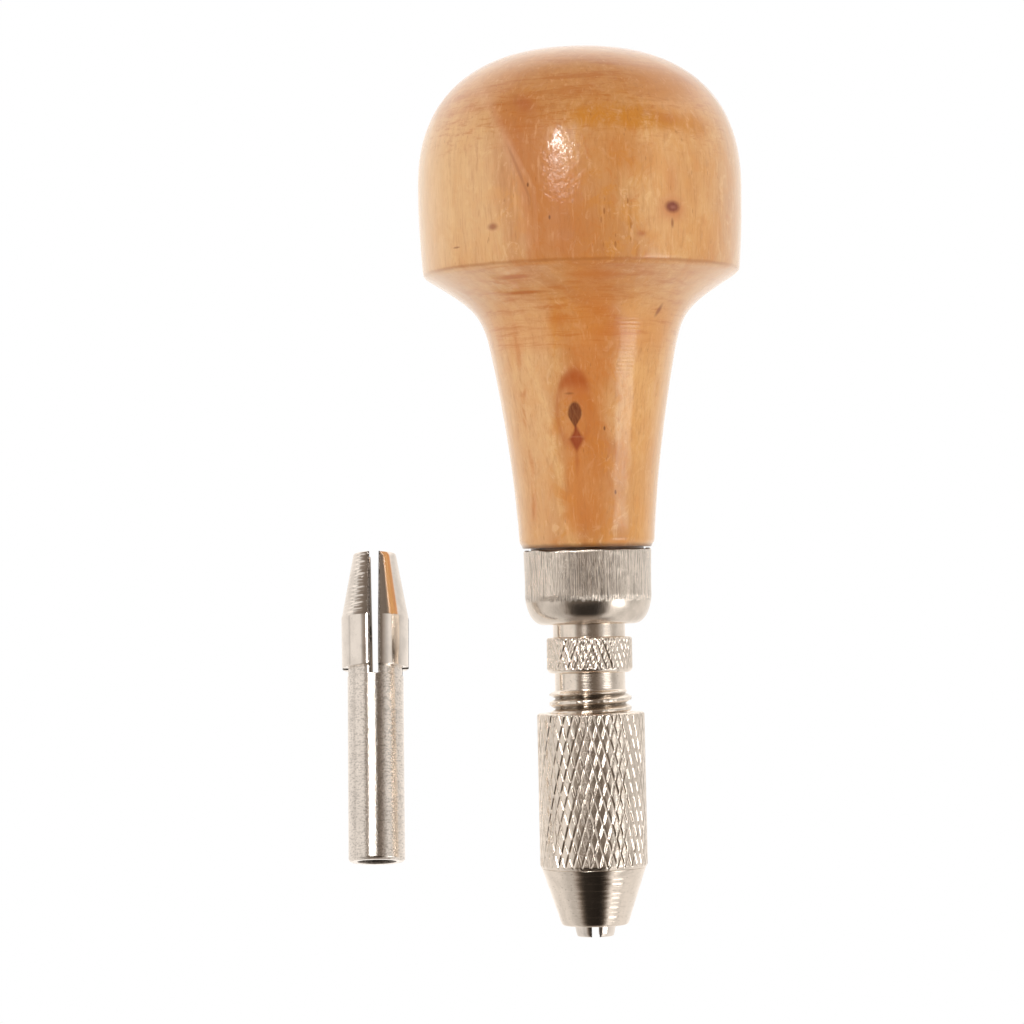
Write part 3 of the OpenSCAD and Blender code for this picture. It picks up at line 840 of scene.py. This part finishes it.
def nut_shape(r, a, z):
    slope = (TAU * NUT_R / NUT_SEGMENTS) / 2 / NUT_ROW
    depth = knurl(a, z, 38, NUT_R, slope, 0.13, 51, 0.2)
    floor = NUT_R - 0.11 * depth
    grit = 0.006 * (1 + waves(52, a, z, 30, 80, 1.0).clip(-1, 1))
    outside = r > CONE_TOP_R - 0.12
    return np.where(outside, np.minimum(r, floor) - grit, r), z


def nose_shape(r, a, z):
    outside = r > NOSE_R - 0.4 + (z - NOSE_Z) * 0.3
    rings = 0.011 * (1 + waves(61, 0 * a, z, 14, 0, 0.5).clip(-1, 1))
    return r - rings * outside, z


# ---------------------------------------------------------------- collets
def jaw_rows(tip, end, inset):
    """(height, outer radius, inner radius) of one jaw from its tip to its root."""
    cone_len = (HEAD_R - tip) / CONE_SLOPE
    outer = path(
        [
            (tip - 0.32, 0, 0),
            (tip - 0.05, 0.03, 0.2),
            (tip + 0.35 * CONE_SLOPE, 0.35, 0.15),
            (HEAD_R, cone_len, 0.05),
            (HEAD_R, HEAD_LEN - 0.02, 0.1),
            (SHANK_R - inset, HEAD_LEN, 0.0),
            (SHANK_R - inset, end, 0),
        ],
        0.13,
    )
    z = outer[:, 1]
    rise = np.clip((z - GRIP_LEN) / (SHANK_BORE_R - GRIP_R), 0, 1)
    inner = GRIP_R + (SHANK_BORE_R - GRIP_R) * rise + inset * smoothstep(z, HEAD_LEN - 0.5, HEAD_LEN)
    return z, outer[:, 0], inner


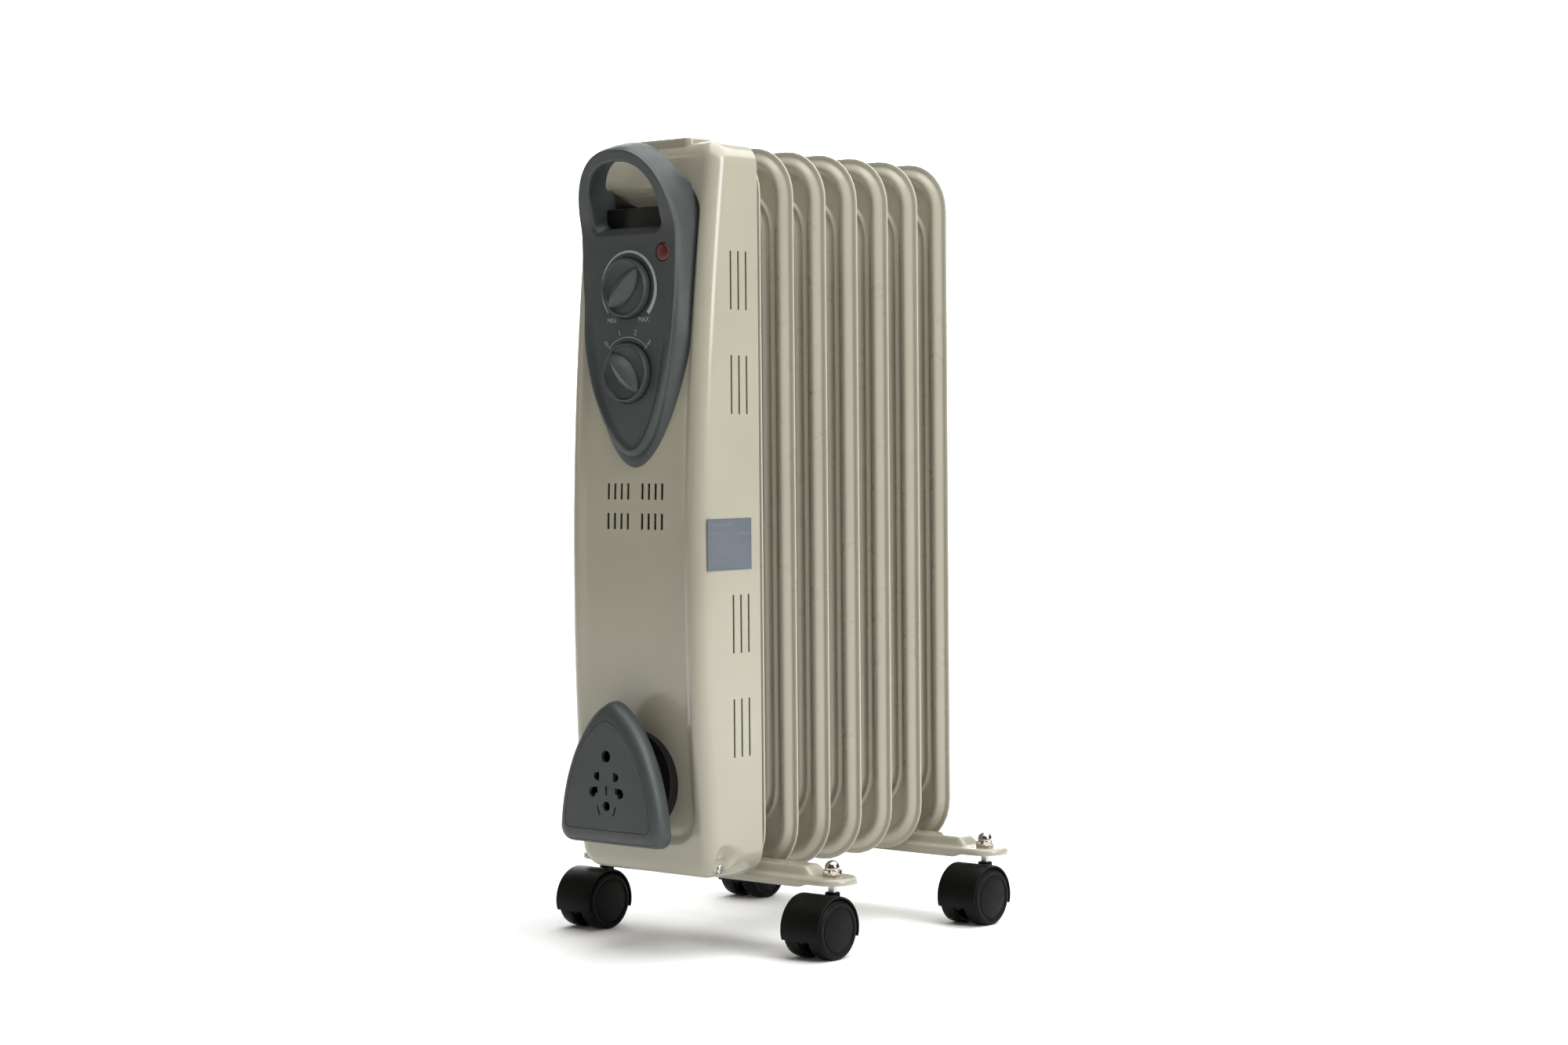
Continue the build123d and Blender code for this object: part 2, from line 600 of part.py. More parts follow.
def panel_outline(grow):
    """The panel seen from the front: an arched top, near-parallel sides and a long chin."""
    half_w = PANEL_HALF_W + grow
    top = face_top_z + grow
    tip = tip_z - 2 * grow
    right = []
    for step in (1.0, 0.985, 0.93, 0.84, 0.7, 0.5, 0.25):
        right.append((half_w * (1 - step ** 2.3) ** 0.42, shoulder_z + step * (top - shoulder_z)))
    right.append((half_w, shoulder_z))
    right.append((half_w, belly_z))
    for step in (0.3, 0.55, 0.75, 0.9, 0.98, 1.0):
        right.append((half_w * (1 - step ** 1.8) ** 0.6, belly_z - step * (belly_z - tip)))
    left = [(-x, z) for x, z in reversed(right[1:-1])]
    return make_face(Spline(*right, *left, periodic=True))


def grip_outline():
    """The finger opening: a flat bottom, straight sides and an arched top."""
    low = CASE_Z1 - GRIP_BOTTOM_DROP
    high = CASE_Z1 - GRIP_TOP_DROP
    arch = GRIP_ARCH_SHARE * (high - low)
    straight = Pos(0, (low + high - arch) / 2) * Rectangle(2 * GRIP_HALF_W, high - arch - low)
    straight = fillet(straight.vertices().group_by(Axis.Y)[0], GRIP_CORNER_R)
    crown = Pos(0, high - arch) * Ellipse(GRIP_HALF_W, arch)
    return straight + crown


def face_curve(offset):
    """The front face seen from the side, from the chin up to the bend."""
    span = bend_z - tip_z
    face_y = PANEL_FACE_Y + offset
    return Spline(
        (face_y, tip_z - 1),
        (face_y - PANEL_BULGE, tip_z + 0.3 * span),
        (face_y, tip_z + PANEL_FLAT_FROM * span),
        tangents=((-0.3, 1), (0, 1)),
    )


def panel_side(offset):
    """The panel's side profile: bowed face, leaning handle, and a step back to the casing."""
    curve = face_curve(offset)
    top_z = face_top_z
    top_y = PANEL_FACE_Y - lean * (top_z - bend_z) + offset
    thick = HANDLE_THICK - offset
    drop = thick * math.sin(math.radians(HANDLE_LEAN))
    back_y = top_y + thick * math.cos(math.radians(HANDLE_LEAN))
    notch_z = CASE_Z1 - HANDLE_NOTCH_DROP
    notch_y = back_y + lean * (top_z + drop - notch_z)
    deep_y = CASE_BACK_Y - 20
    outline = Polyline(
        curve @ 1,
        (PANEL_FACE_Y + offset, bend_z),
        (top_y, top_z),
        (back_y, top_z + drop),
        (notch_y, notch_z),
        (deep_y, notch_z),
        (deep_y, tip_z - 1),
        curve @ 0,
    )
    return make_face([curve, *outline.edges()])


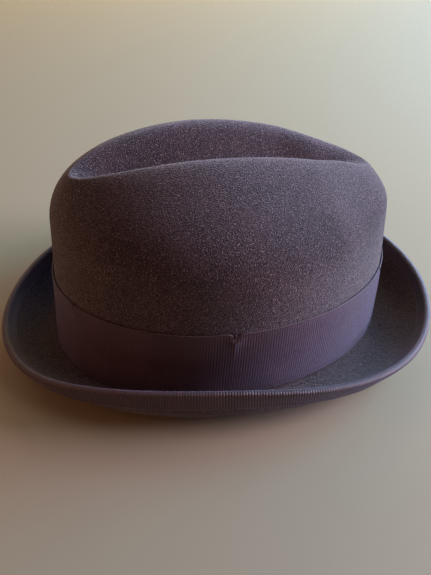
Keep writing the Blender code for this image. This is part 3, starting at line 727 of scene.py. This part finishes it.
------------------------------
▸ Problem: Isolate each line of the listing above that includes "this". Copy it.

▸ Result of the exercise:
Write part 3 of the OpenSCAD and Blender code for this picture. It picks up at line 840 of scene.py. This part finishes it.
Continue the build123d and Blender code for this object: part 2, from line 600 of part.py. More parts follow.
Keep writing the Blender code for this image. This is part 3, starting at line 727 of scene.py. This part finishes it.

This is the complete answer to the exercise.